Several demographic groups of pastors are more likely to be making plans for Christmas Eve services. Younger pastors, those 18 to 44, are more likely than the oldest pastors, those 65 and older, to say they’ll have a Christmas Eve service (76% v. 65%). White pastors (74%) are more likely than Hispanic (62%) and African American pastors (38%). Pastors in the South (64%) are the least likely to say their churches will be gathering on Christmas Eve.
Denominationally, Lutherans (95%), Methodists (91%) and Presbyterian/Reformed (84%) are more likely than non-denominational pastors (64%), Baptists (60%), Restorationist movement pastors (52%) or Pentecostals (45%) to be making plans for Christmas Eve services.
For those wanting to worship on Christmas Day, larger congregations and churches with an African American pastor are more likely to be open than non-denominational churches or those in the West. African American pastors (93%) are more likely than Hispanic pastors (80%) to make plans for Christmas Day services. Pastors in the West (74%) and those in non-denominational churches (61%) are among the least likely. Those at churches with 250 or more in attendance (90%) are more likely than those with fewer than 50 (80%) to plan for a Sunday service on Christmas Day.
Ringing in the New Year with church bells
Similar to Christmas services, few pastors are making changes to their New Year’s plans compared to 2016. Today, 85% of U.S. Protestant pastors plan to hold services on New Year’s Day, unchanged from six years ago. Slightly fewer pastors plan to hold New Year’s Eve services this year (25% in 2016 v. 21% in 2022).
In 2022, 16% of pastors plan to have both New Year’s Eve and New Year’s Day services, lower than the 20% who said the same in 2016. Most pastors (69%) are planning to only have a New Year’s Day service on Sunday, while 5% are planning on only having a New Year’s Eve Saturday service. Fewer than 1 in 10 (8%) aren’t planning to hold a service on either day.
“Some churches meet on New Year’s Eve for a service followed by fun and fellowship,” said McConnell. “Others have a late-night or watchnight service reflecting on the past year with spiritually significant times of prayer and observing communion. For African American churches holding services, there is also observance of Emancipation as it was first anticipated on the eve of January 1, 1863. Even among groups where New Year’s Eve services are most common, it’s still a minority who gather that day.”

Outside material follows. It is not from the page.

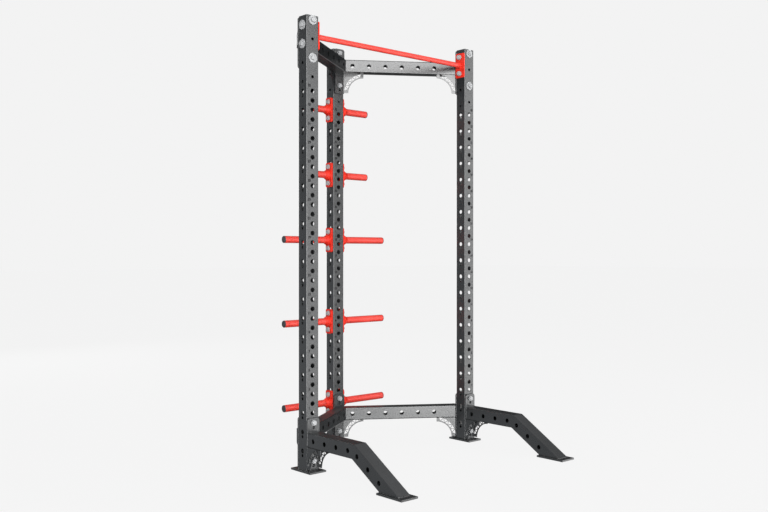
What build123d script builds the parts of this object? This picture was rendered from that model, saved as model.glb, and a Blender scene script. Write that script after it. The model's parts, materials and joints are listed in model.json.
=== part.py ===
from build123d import *
import os
from math import acos, atan2, copysign, cos, hypot, pi, sin, tan

# Half rack on three uprights: two in front, one behind on the centre line.
# Millimetres. X runs from the left front upright to the right one, Y runs backwards, Z is up.
# The origin is the bottom centre of the whole object's box, on the floor.

# Driving dimensions
FRONT_SPACING = 1145.0      # between the centres of the two front uprights
DEPTH = 565.0               # from the front uprights' centres back to the rear upright's centre
TUBE = 75.0                 # side of every square frame tube
WALL = 3.0
TUBE_CORNER = 4.5
UPRIGHT_TOP = 2400.0        # height of an upright above its base plate, cap included
HOLE_LARGE = 25.5
HOLE_SMALL = 17.0

FLOOR_PLATE = 10.0          # thickness of the plates that stand on the floor
BASE_WIDTH = 100.0
BASE_LENGTH = 180.0

FLANGE = 10.0               # thickness of a bolted flange
FLANGE_HEIGHT = 275.0
FLANGE_CORNER = 15.0
FLANGE_HOLES = (25.0, 50.0, 225.0, 250.0)     # below the flange's top edge
TUBE_BELOW_FLANGE_TOP = 75.0
FLANGE_TOP_LOW = 275.0      # above the uprights' bottom ends
FLANGE_TOP_HIGH = 2400.0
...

While New Year’s Eve is the day during this season when the fewest U.S. Protestant pastors say they plan to hold services, there are some churches that are more likely to gather on the last day of the year. The oldest pastors, those 65 and older, are more likely than the youngest pastors, 18 to 44 (24% v. 17%). African American (45%) and Hispanic pastors (45%) are more than twice as likely as white pastors (17%) to make plans for New Year’s Eve. Pentecostal pastors (34%) are more likely than Baptists (23%), Methodists (20%), Restorationist movement pastors (14%) and Presbyterian/Reformed (5%).
On New Year’s Day there are several groups of pastors who are more likely to treat it as a normal Sunday and have services. Pastors under the age of 55 (88%) are more likely than those 65 and older (81%). White pastors (87%) are more likely than African American (77%) and Hispanic pastors (77%). Those in the Midwest (87%) and South (86%) are more likely than those in the West (79%) to plan for a New Year’s Day gathering.
Restorationist movement (94%) and Baptist pastors (92%) are more likely than Methodist (82%), non-denominational (76%) and Pentecostal pastors (71%) to plan services for New Year’s Day. Those at churches with more than 100 in attendance (90%) are more likely than those with fewer than 50 on a normal Sunday (80%).